#### TO DO:
Locate the word "parts" in the material, then show every line that holds it.

[Stored data entries]

--- Begin ---

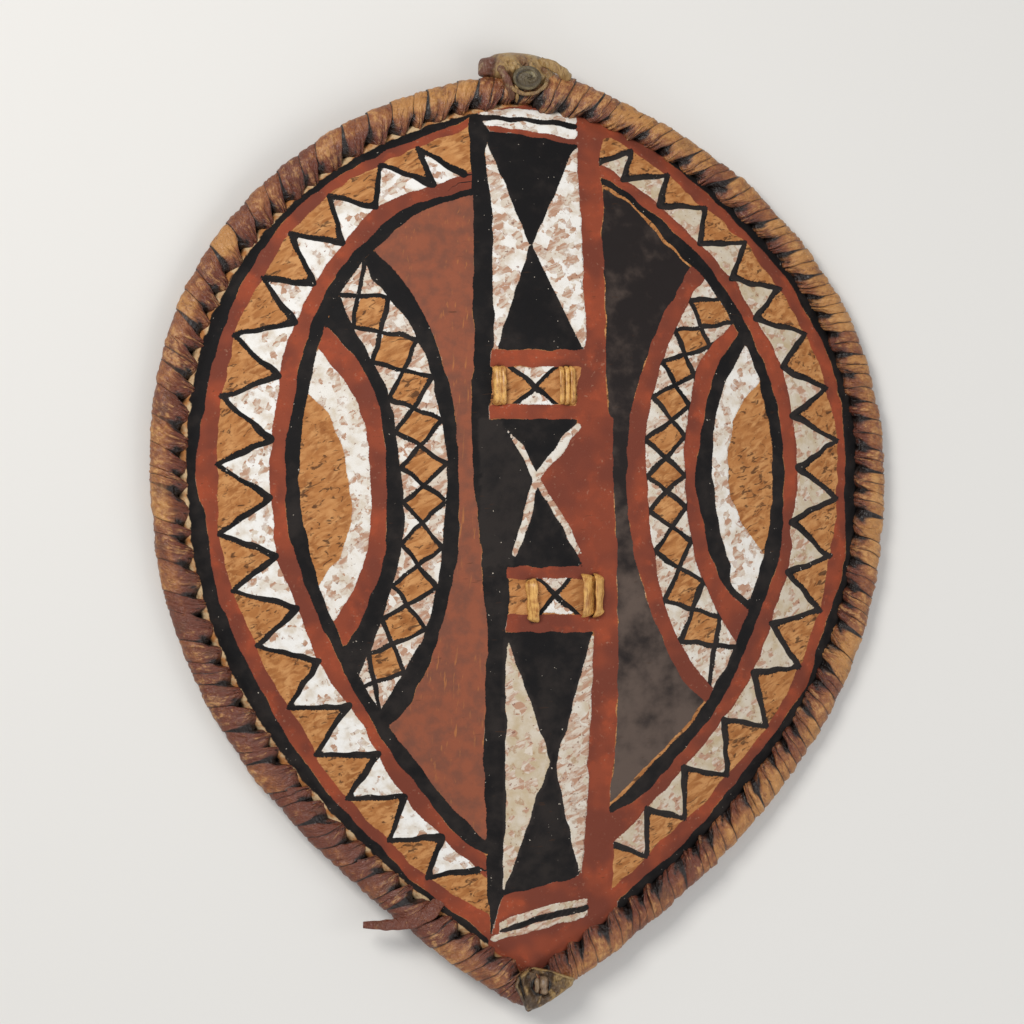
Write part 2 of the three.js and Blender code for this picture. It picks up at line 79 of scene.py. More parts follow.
Array = np.ndarray
Vector3 = tuple[float, float, float]
Points2 = tuple[tuple[float, float], ...]
Points3 = tuple[Vector3, ...]


# Small numeric helpers


def clamp(value: Array | float) -> Array | float:
    """The value, kept between 0 and 1."""
    return np.clip(value, 0.0, 1.0)


def smooth(share: Array | float) -> Array | float:
    """Eases from 0 to 1 as share goes from 0 to 1."""
    k = clamp(share)
    return k * k * (3.0 - 2.0 * k)


def mix(a, b, share):
    """Goes from a to b in a straight line as share goes from 0 to 1."""
    return a + (b - a) * share


def bell(distance: Array, reach: float) -> Array:
    """One at distance 0, fading to nothing past about twice the reach."""
    return np.exp(-((distance / reach) ** 2))


def humps(place: Array, table: Points3) -> Array:
    """A sum of bells, each given by its place, reach and height."""
    return sum(height * bell(place - centre, reach) for centre, reach, height in table)


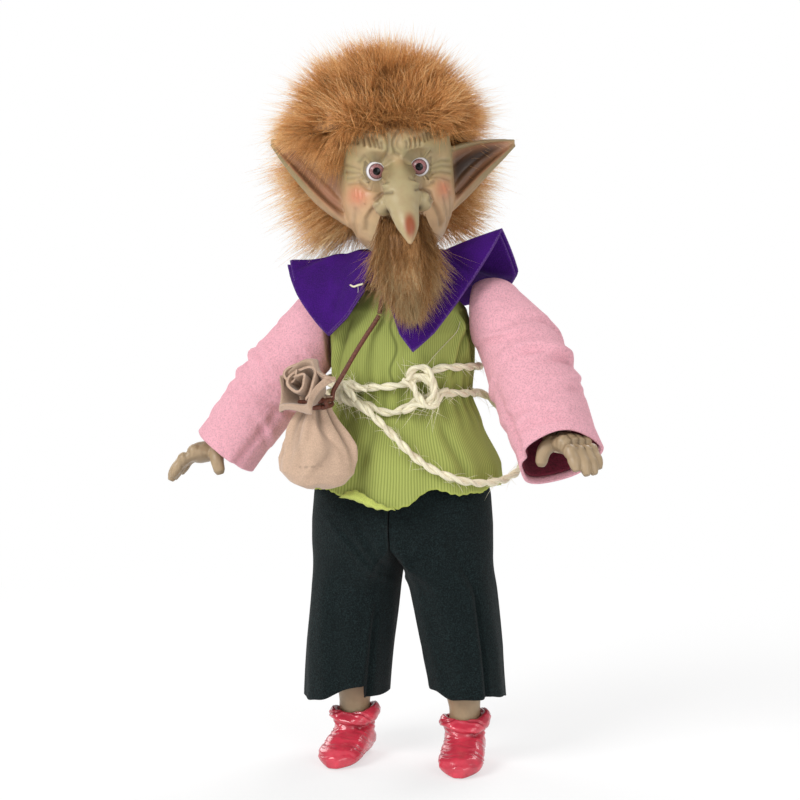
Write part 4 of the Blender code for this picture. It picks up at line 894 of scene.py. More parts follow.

--- End ---

#### EXPECTED OUTPUT:
Write part 2 of the three.js and Blender code for this picture. It picks up at line 79 of scene.py. More parts follow.
Write part 4 of the Blender code for this picture. It picks up at line 894 of scene.py. More parts follow.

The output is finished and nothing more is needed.